Ukrayna'da mahsur kalan uçaklarla ilgili açıklama: Dönüş için görüşmeler sürüyor
Milli Savunma Bakanı Hulusi Akar Montrö Sözleşmesi'yle ilgili "Montrö statüsünün bozulmasının kimseye yararı yok, bunu hep birlikte koruyalım" dedi. Bakan Akar, Ukrayna'da kalan iki nakliye uçağının geri dönüşünü sağlamak için görüşmelerin sürdüğünü de belirtti.
Milli Savunma Bakanı Hulusi Akar, beraberinde Genelkurmay Başkanı Orgeneral Yaşar Güler ve Deniz Kuvvetleri Komutanı Oramiral Adnan Özbal ile Sualtı Taarruz (SAT) Komutanlığını ziyaret etti.
SAT Komutanı Tuğamiral Ercan Kireçtepe'den faaliyetlere ilişkin brifing alan, talimatlar veren Akar, gündeme ilişkin soruları da yanıtladı.
"Uçaklar için temaslarımız sürüyor"
Türk Silahlı Kuvvetlerine (TSK) ait iki A400M tipi nakliye uçağının Ukrayna'da kaldığına yönelik haberler hatırlatılarak değerlendirmesi sorulan Akar, "24 Şubat akşamı insani yardım maksadıyla iki A400M uçağımızı Ukrayna'ya gönderdik. Aynı zamanda oradaki vatandaşlarımızın da tahliyesini planlamıştık. Oraya vardıktan sonra hava sahasının kapatılması nedeniyle Borispol Havaalanı'nda iki uçağımız şu anda bekliyor. Bu konuda hem Rusya hem Ukrayna tarafıyla temaslarımızı sürdürüyoruz" ifadelerini kullandı.

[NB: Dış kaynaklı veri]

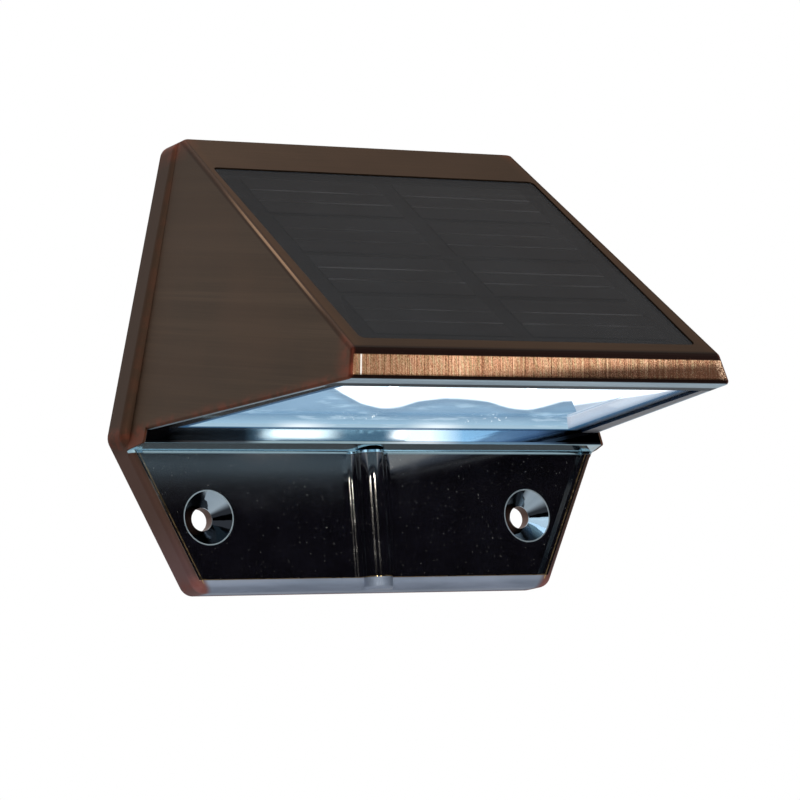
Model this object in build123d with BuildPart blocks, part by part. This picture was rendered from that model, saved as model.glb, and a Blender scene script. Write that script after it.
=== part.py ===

Olası bir ateşkes durumunda uçakların emniyetli şekilde Türkiye'ye getirilmesine yönelik çalışmaların sürdüğünü aktaran Akar, "Uçaklarımızın olabildiğince emniyetini sağlamaya yönelik yakın temasımız devam ediyor. Ayrıca uçak mürettebatımız da şu anda Büyükelçiliğimizde misafir edilmekte. İlk fırsatta uçaklarımızı tahliye edeceğiz. Bu sırada eğer imkan olursa oradaki vatandaşlarımızın da Türkiye'ye tahliyesi mümkün olacak" diye konuştu.
"Montrö statüsünün bozulmasının kimseye yararı yok"
Konuya ilişkin açıklamalarında yaptığı Montrö vurgusu hatırlatılarak, bu yöndeki değerlendirmesinin sorulması üzerine Akar, şunları kaydetti:
"Karadeniz'e en uzun kıyısı olan bir ülke olarak biz başından beri buradaki barışı, huzuru, istikrarı destekledik. Aynı tutumumuzu, ilkemizi yine ifade ediyoruz. Bu ilke kapsamında da temaslarımızı sürdürüyoruz. 'Bölgesel sahiplik' ve 'Montrö ilkelerini' kullandığımızda yüzyıla varan süre içinde burada bir güven, istikrar oldu. Bunun bozulmaması lazım. Bu konuda bize düşen neyse bugüne kadar yaptık, bundan sonra da yapmaya devam edeceğiz. Dolayısıyla bu Montrö statüsünün bütün kıyıdaş ülkeler, bütün bölge ve tüm dünya için önemli bir çerçeve olduğunu herkesin bilmesi lazım. Geçmiş yıllara yönelik tecrübelerimizi de ortaya koyduğumuzda, ona göre hareket etmenin önemli olduğunu görüyor ve değerlendiriyoruz. Bu nedenle Montrö statüsünün bozulmasının kimseye yararı yok, bunu hep birlikte koruyalım."